[Rows from a 3D modeling dataset]
■ ■ ■

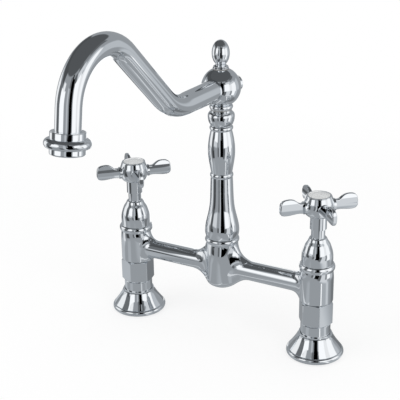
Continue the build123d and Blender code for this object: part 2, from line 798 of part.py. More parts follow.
def seat_seal():
    return ring(cartridge_skirt_r - 0.1, seat_seal_bore_r, seat_face, cartridge_foot)


def valve_disc(radius, low, port_angle):
    """A ceramic disc with two round ports."""
    high = low + disc_thickness
    disc = rod(radius, low, high)
    for turn in (port_angle, port_angle + 180):
        disc -= Rot(0, 0, turn) * Pos(disc_port_offset, 0, 0) * rod(disc_port_r, low - 1, high + 1)
    return disc


def fixed_disc():
    return valve_disc(cartridge_cavity_r - thread_gap, cartridge_foot, 0)


def moving_disc():
    disc = valve_disc(cartridge_cavity_r - free_gap, moving_disc_foot, 90)
    slot_width = stem_tang_width + 2 * thread_gap
    slot = Box(3 * cartridge_cavity_r, slot_width, disc_slot_depth + 1, align=stand)
    return disc - Pos(0, 0, moving_disc_top - disc_slot_depth) * slot


def valve_stem():
    tang_low = moving_disc_top - disc_slot_depth
    tang_top = moving_disc_top + stem_tang_height
    tang_box = Box(stem_tang_length, stem_tang_width, tang_top - tang_low, align=stand)
    stem = Pos(0, 0, tang_low) * tang_box
    stem += rod(stem_collar_r, tang_top, tang_top + stem_collar_thickness)
    stem += rod(stem_r, tang_top, stem_top)
    stem -= rod(handle_screw_r + thread_gap, stem_top - handle_screw_length, stem_top + 1)
    ring_z = cavity_roof + stem_ring_height
    half = 1.2 * stem_ring_section_r
    return stem - ring(stem_r + 1, stem_r - 2 * stem_ring_section_r, ring_z - half, ring_z + half)


def stem_o_ring():
    return o_ring(stem_r - stem_ring_section_r, stem_ring_section_r, cavity_roof + stem_ring_height)


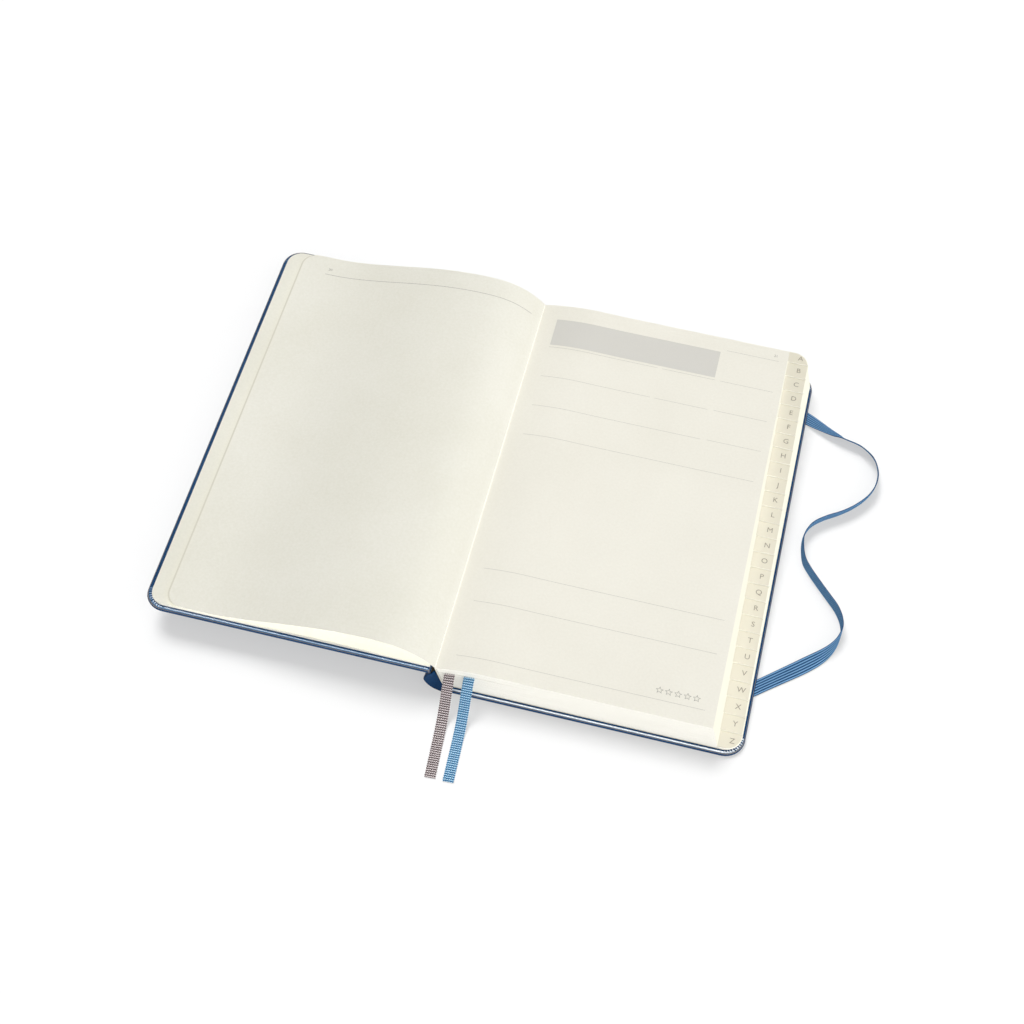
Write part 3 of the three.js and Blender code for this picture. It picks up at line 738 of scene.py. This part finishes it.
def block_surface(block, rise, x):
    """Height of a leaf that lies at a rise in the block.

    It is level, and drawn down to the gutter by a parabola. The leaves over the ribbons lie a little
    higher next to them and come down beyond them by a smooth step.
    """
    u = np.clip((x - block.gutter) / block.dip_reach, 0, 1)
    beyond = np.clip((x - block.sag_start) / block.sag_reach, 0, 1)
    over_ribbons = rise > (block.sections - block.over_ribbons) * block.pitch
    sag = block.sag * over_ribbons * beyond ** 2 * (3 - 2 * beyond)
    return block.floor + rise * (1 - block.dip / block_rise(block) * (1 - u) ** 2) - sag


def section_place(block, index):
    """Where an index section lies: its rise, its fold, its fore-edge, its cut and its tab's tail end."""
    part = index / (block.sections - 1)
    fore_edge = block.top_reach + part * (block.foot_reach - block.top_reach)
    slot = block.ribbon_slot if index < block.over_ribbons else 0
    return {
        "low": (block.sections - 1 - index) * block.pitch + slot,
        "fold": block.gutter + block.fold_gap + part * (block.foot_fold - block.gutter),
        "fore_edge": fore_edge,
        "cut": fore_edge - block.tab_width,
        "tab_tail": (block.sections - 1 - index) * block.tab_pitch - block.half,
    }


def body_of_section(index):
    """The first leaf, those above the ribbons and those below them turn as three bodies."""
    if index == 0:
        return "index_first"
    return "index_upper" if index < bpy.context.scene.journal_block.over_ribbons else "index_lower"


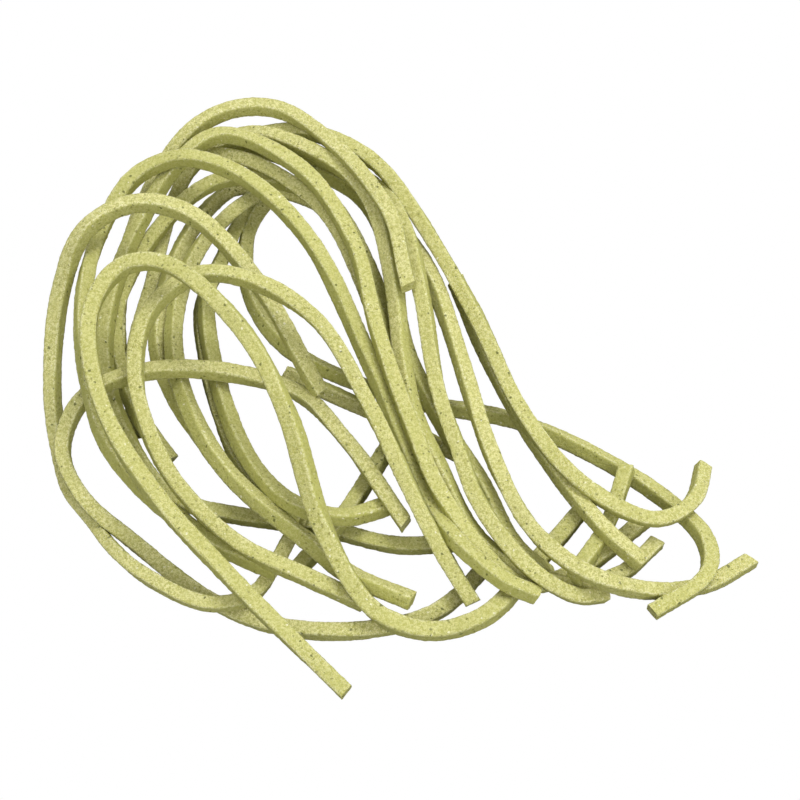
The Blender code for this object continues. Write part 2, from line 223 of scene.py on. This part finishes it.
def eased(values, width):
    """Values along one strand, each averaged with its neighbours over a bell-shaped window."""
    reach = 3 * width
    bell = np.exp(-0.5 * (np.arange(-reach, reach + 1) / width) ** 2)
    return np.convolve(np.pad(values, reach, mode="edge"), bell / bell.sum(), mode="valid")


def lay_strands(routes):
    """Part the strands along the leaning line wherever two come closer than CROSSING_GAP."""
    lean = math.radians(LEAN_DEG)
    lift = np.array([0.0, -math.sin(lean), math.cos(lean)])
    strand = np.concatenate([np.full(len(route), number) for number, route in enumerate(routes)])
    place = np.concatenate([np.arange(len(route)) for route in routes])
    cuts = np.cumsum([len(route) for route in routes])[:-1]
    points = np.vstack(routes)
    same = (strand[:, None] == strand[None]) & (np.abs(place[:, None] - place[None]) < OWN_REACH)
    for _ in range(LAYING_ROUNDS):
        apart = ((points[:, None] - points[None]) ** 2).sum(axis=2)
        apart[same] = 1.0
        first, second = np.nonzero(np.triu(apart < CROSSING_GAP ** 2, 1))
        between = points[first] - points[second]
        along = between @ lift
        across = (between ** 2).sum(axis=1) - along ** 2
        needed = np.sqrt(np.maximum(CROSSING_GAP ** 2 - across, 0.0))
        push = np.where(along >= 0, 0.5, -0.5) * (needed - np.abs(along))
        up = np.zeros(len(points))
        down = np.zeros(len(points))
        np.maximum.at(up, first, push)
        np.minimum.at(down, first, push)
        np.maximum.at(up, second, -push)
        np.minimum.at(down, second, -push)
        move = up + down
        sunk = np.maximum(STRAND_REST - points[:, 2], 0.0) / lift[2]
        move = np.where(sunk > 0, np.maximum(move, sunk), move)
        soft = np.concatenate([eased(piece, EASE_WIDTH) for piece in np.split(move, cuts)])
        points = points + soft[:, None] * lift
    sunk = np.maximum(STRAND_REST - points[:, 2], 0.0) / lift[2]
    return np.split(points + sunk[:, None] * lift, cuts)


routes = lay_strands(routes)
lengths = [np.linalg.norm(np.diff(route, axis=0), axis=1).sum() for route in routes]
print("total strand length (m):", round(float(sum(lengths)), 3))

# %% [markdown]
# ## How each strand is turned
#
# A square strand shows a broad, light upper face and a darker side face. Which side shows
# depends on how the strand rolled as it fell, so each has a roll of its own, and the roll
# drifts slowly along the length. The turn is measured from level, where one face looks
# straight up.

# %% Roll and thickness along each strand
ROLL_DRIFT_DEG = 8.0
THICKNESS_DRIFT = 0.04
DRIFT_WAVES = (55 * MM, 31 * MM, 17 * MM)
DRIFT_SUM = 2.2                      # brings the added waves back to about -1 to 1
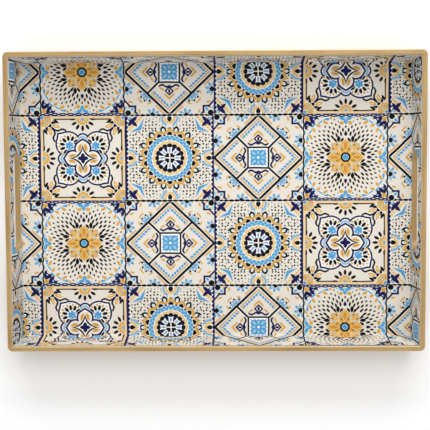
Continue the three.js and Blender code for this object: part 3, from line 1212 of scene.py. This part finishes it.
def pad(name, node, material):
    """A round pad with a softened edge and a shallow hollow in the face that it stands on."""
    low, high = (Vector(corner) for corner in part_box(node))
    middle = (low + high) / 2
    radius = (high.x - low.x) / 2
    profile = [(0.0, PAD_HOLLOW), (0.55 * radius, PAD_HOLLOW)]
    profile += [(0.62 * radius, 0.48 * PAD_HOLLOW), (0.68 * radius, 0.0)]
    for i in range(EDGE_STEPS + 1):
        angle = math.pi / 2 * i / EDGE_STEPS
        profile.append((radius - PAD_EDGE * (1 - math.sin(angle)), PAD_EDGE * (1 - math.cos(angle))))
    profile += [(radius, high.z), (0.0, high.z)]
    bm = bmesh.new()
    rings = []
    for r, z in profile:
        count = PAD_STEPS if r else 1
        ring = []
        for i in range(count):
            angle = 2 * math.pi * i / count
            x, y = middle.x + r * math.cos(angle), middle.y + r * math.sin(angle)
            ring.append(bm.verts.new((x, y, z)))
        rings.append(ring)
    for near, far in zip(rings, rings[1:]):
        for i in range(PAD_STEPS):
            j = (i + 1) % PAD_STEPS
            corners = [near[i % len(near)], near[j % len(near)], far[j % len(far)], far[i % len(far)]]
            bm.faces.new(list(dict.fromkeys(corners)))
    piece = make_object(name, bm, material)
    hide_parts(node)
    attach(piece, "root")


rubber = rubber_material()
for depth in ("front", "back"):
    for end in ("left", "right"):
        pad(f"pad_{depth}_{end}", f"foot_{depth}_{end}", rubber)

# ---- Carried-over nodes ----

steel = steel_material()
for node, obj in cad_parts.items():
    if node.startswith("brad"):
        obj.data.materials.clear()
        obj.data.materials.append(steel)

# ---- Floor, light and camera ----

FLOOR_HALF = 6.0


def add_floor():
    bm = bmesh.new()
    corners = [(x * FLOOR_HALF, y * FLOOR_HALF) for x, y in ((-1, -1), (1, -1), (1, 1), (-1, 1))]
    bm.faces.new([bm.verts.new((x, y, 0.0)) for x, y in corners])
    white = new_material("floor_white")
    shader = white.node_tree.nodes["Principled BSDF"]
    shader.inputs["Base Color"].default_value = (0.96, 0.96, 0.96, 1.0)
    shader.inputs["Roughness"].default_value = 0.8
    make_object("floor", bm, white)


def area_light(name, place, aim, size, power):
    data = bpy.data.lights.new(name, "AREA")
    data.shape = "RECTANGLE"
    data.size, data.size_y = size
    data.energy = power
    light = bpy.data.objects.new(name, data)
    light.location = place
    light.rotation_euler = (Vector(aim) - Vector(place)).to_track_quat("-Z", "Y").to_euler()
    bpy.context.scene.collection.objects.link(light)


def add_world(strength):
    world = bpy.data.worlds.new("studio")
    world.use_nodes = True
    background = world.node_tree.nodes["Background"]
    background.inputs["Color"].default_value = (1.0, 1.0, 1.0, 1.0)
    background.inputs["Strength"].default_value = strength
    bpy.context.scene.world = world


CAMERA_DISTANCE = 983 * MM
CAMERA_TILT = math.radians(4.0)      # towards the front of the tray
CAMERA_SIDE_TILT = math.radians(1.0)
CAMERA_ROLL = math.radians(-0.2)
FRAME_MIDDLE = (0.0, -11.9 * MM)     # what lies in the middle of the frame, from the rim's middle
LENS = 86.9


def add_camera():
    data = bpy.data.cameras.new("camera")
    data.lens = LENS
    data.sensor_width = 36.0
    data.clip_end = 50.0
    camera = bpy.data.objects.new("camera", data)
    turn_x = Matrix.Rotation(-CAMERA_TILT, 3, "X")
    turn_y = Matrix.Rotation(CAMERA_SIDE_TILT, 3, "Y")
    turn_z = Matrix.Rotation(CAMERA_ROLL, 3, "Z")
    rotation = turn_x @ turn_y @ turn_z
    middle = Vector((0, 0, RIM_Z))
    camera.location = middle + rotation @ Vector((*FRAME_MIDDLE, CAMERA_DISTANCE))
    camera.rotation_euler = rotation.to_euler()
    bpy.context.scene.collection.objects.link(camera)
    bpy.context.scene.camera = camera


add_floor()
add_world(0.60)
area_light("key", (0.25, 1.0, 2.0), (0, 0, 0), (1.5, 1.2), 14)
area_light("low light", (0.1, 1.9, 1.15), (0, 0, 0), (2.0, 0.6), 26)
area_light("fill", (-0.2, -1.8, 1.0), (0, 0, 0), (2.0, 1.0), 8)
add_camera()
bpy.context.scene.view_settings.view_transform = "Standard"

■ ■ ■

Nothing but the lines from the one with "hide_parts(node)" through the one with "# ---- Carried-over" should be repeated, and each exactly.

• Result of the task:
    hide_parts(node)
    attach(piece, "root")


rubber = rubber_material()
for depth in ("front", "back"):
    for end in ("left", "right"):
        pad(f"pad_{depth}_{end}", f"foot_{depth}_{end}", rubber)

# ---- Carried-over nodes ----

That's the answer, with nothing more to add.